(Task instructions): Make an exact copy of the lines below.

─── Data segment ───

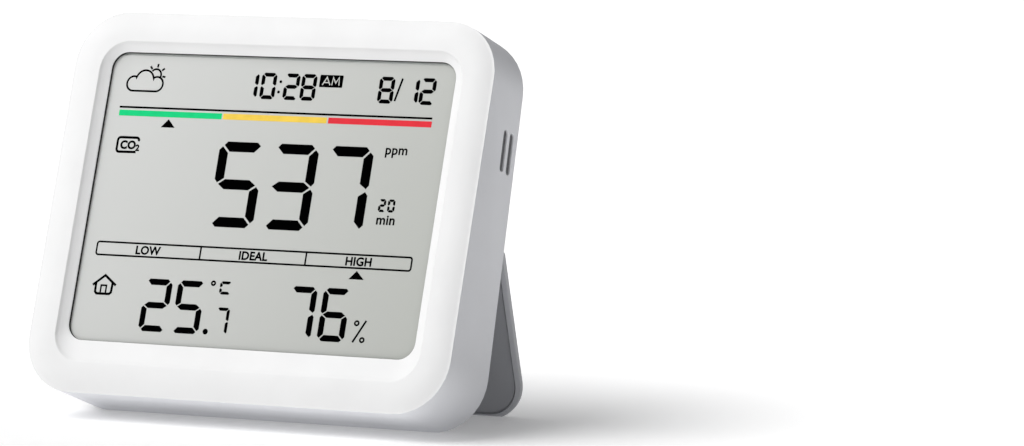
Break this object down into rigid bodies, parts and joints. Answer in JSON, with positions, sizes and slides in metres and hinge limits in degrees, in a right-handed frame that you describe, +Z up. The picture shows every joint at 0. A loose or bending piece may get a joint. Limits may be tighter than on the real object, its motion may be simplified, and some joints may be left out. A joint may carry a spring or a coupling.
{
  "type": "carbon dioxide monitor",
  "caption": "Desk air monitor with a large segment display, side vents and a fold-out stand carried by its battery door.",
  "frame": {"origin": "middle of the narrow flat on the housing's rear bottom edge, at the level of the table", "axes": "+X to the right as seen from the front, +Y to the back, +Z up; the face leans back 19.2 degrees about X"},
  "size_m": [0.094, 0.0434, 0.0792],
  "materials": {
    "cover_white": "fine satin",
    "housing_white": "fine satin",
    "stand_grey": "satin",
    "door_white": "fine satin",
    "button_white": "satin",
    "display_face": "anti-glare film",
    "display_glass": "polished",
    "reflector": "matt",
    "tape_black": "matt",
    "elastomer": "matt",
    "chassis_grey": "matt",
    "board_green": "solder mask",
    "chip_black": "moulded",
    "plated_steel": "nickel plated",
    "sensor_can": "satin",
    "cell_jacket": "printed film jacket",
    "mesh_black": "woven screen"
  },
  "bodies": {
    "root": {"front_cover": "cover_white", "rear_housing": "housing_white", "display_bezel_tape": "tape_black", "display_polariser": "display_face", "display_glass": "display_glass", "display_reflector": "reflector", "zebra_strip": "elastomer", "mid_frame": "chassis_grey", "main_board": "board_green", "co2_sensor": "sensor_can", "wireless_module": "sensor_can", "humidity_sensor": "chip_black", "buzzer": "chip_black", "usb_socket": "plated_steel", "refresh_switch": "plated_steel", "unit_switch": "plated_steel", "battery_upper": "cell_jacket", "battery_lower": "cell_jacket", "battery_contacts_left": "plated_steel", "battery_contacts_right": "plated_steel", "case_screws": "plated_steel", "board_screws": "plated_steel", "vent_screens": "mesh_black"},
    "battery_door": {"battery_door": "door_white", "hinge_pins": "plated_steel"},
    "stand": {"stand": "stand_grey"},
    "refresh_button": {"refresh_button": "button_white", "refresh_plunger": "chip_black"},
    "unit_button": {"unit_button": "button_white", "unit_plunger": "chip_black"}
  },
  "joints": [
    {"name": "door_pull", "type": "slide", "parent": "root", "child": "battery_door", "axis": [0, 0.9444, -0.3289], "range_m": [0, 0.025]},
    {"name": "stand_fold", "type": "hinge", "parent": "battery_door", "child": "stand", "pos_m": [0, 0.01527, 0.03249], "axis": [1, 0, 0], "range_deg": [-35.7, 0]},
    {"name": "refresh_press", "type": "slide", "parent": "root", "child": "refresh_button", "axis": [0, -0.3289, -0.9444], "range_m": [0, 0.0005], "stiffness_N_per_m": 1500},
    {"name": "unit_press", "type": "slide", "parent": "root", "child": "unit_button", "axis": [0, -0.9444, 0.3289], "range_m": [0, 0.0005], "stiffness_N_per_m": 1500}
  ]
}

───

(Written reply):
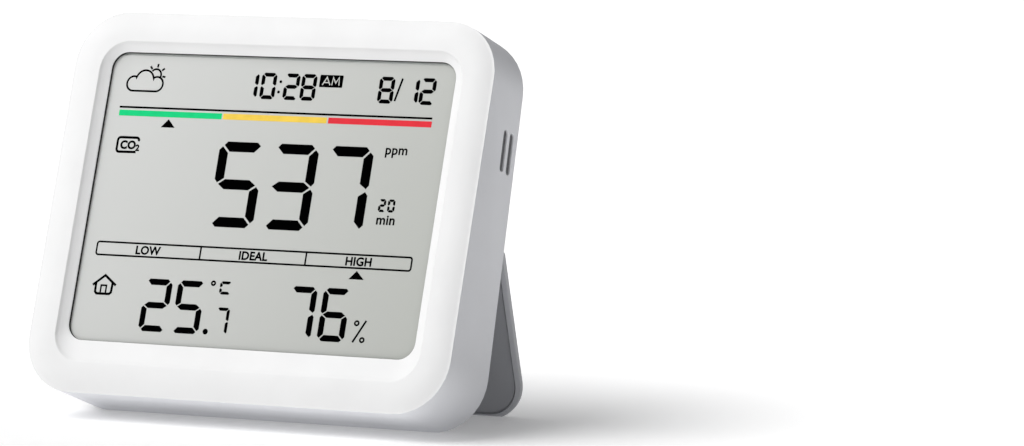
Break this object down into rigid bodies, parts and joints. Answer in JSON, with positions, sizes and slides in metres and hinge limits in degrees, in a right-handed frame that you describe, +Z up. The picture shows every joint at 0. A loose or bending piece may get a joint. Limits may be tighter than on the real object, its motion may be simplified, and some joints may be left out. A joint may carry a spring or a coupling.
{
  "type": "carbon dioxide monitor",
  "caption": "Desk air monitor with a large segment display, side vents and a fold-out stand carried by its battery door.",
  "frame": {"origin": "middle of the narrow flat on the housing's rear bottom edge, at the level of the table", "axes": "+X to the right as seen from the front, +Y to the back, +Z up; the face leans back 19.2 degrees about X"},
  "size_m": [0.094, 0.0434, 0.0792],
  "materials": {
    "cover_white": "fine satin",
    "housing_white": "fine satin",
    "stand_grey": "satin",
    "door_white": "fine satin",
    "button_white": "satin",
    "display_face": "anti-glare film",
    "display_glass": "polished",
    "reflector": "matt",
    "tape_black": "matt",
    "elastomer": "matt",
    "chassis_grey": "matt",
    "board_green": "solder mask",
    "chip_black": "moulded",
    "plated_steel": "nickel plated",
    "sensor_can": "satin",
    "cell_jacket": "printed film jacket",
    "mesh_black": "woven screen"
  },
  "bodies": {
    "root": {"front_cover": "cover_white", "rear_housing": "housing_white", "display_bezel_tape": "tape_black", "display_polariser": "display_face", "display_glass": "display_glass", "display_reflector": "reflector", "zebra_strip": "elastomer", "mid_frame": "chassis_grey", "main_board": "board_green", "co2_sensor": "sensor_can", "wireless_module": "sensor_can", "humidity_sensor": "chip_black", "buzzer": "chip_black", "usb_socket": "plated_steel", "refresh_switch": "plated_steel", "unit_switch": "plated_steel", "battery_upper": "cell_jacket", "battery_lower": "cell_jacket", "battery_contacts_left": "plated_steel", "battery_contacts_right": "plated_steel", "case_screws": "plated_steel", "board_screws": "plated_steel", "vent_screens": "mesh_black"},
    "battery_door": {"battery_door": "door_white", "hinge_pins": "plated_steel"},
    "stand": {"stand": "stand_grey"},
    "refresh_button": {"refresh_button": "button_white", "refresh_plunger": "chip_black"},
    "unit_button": {"unit_button": "button_white", "unit_plunger": "chip_black"}
  },
  "joints": [
    {"name": "door_pull", "type": "slide", "parent": "root", "child": "battery_door", "axis": [0, 0.9444, -0.3289], "range_m": [0, 0.025]},
    {"name": "stand_fold", "type": "hinge", "parent": "battery_door", "child": "stand", "pos_m": [0, 0.01527, 0.03249], "axis": [1, 0, 0], "range_deg": [-35.7, 0]},
    {"name": "refresh_press", "type": "slide", "parent": "root", "child": "refresh_button", "axis": [0, -0.3289, -0.9444], "range_m": [0, 0.0005], "stiffness_N_per_m": 1500},
    {"name": "unit_press", "type": "slide", "parent": "root", "child": "unit_button", "axis": [0, -0.9444, 0.3289], "range_m": [0, 0.0005], "stiffness_N_per_m": 1500}
  ]
}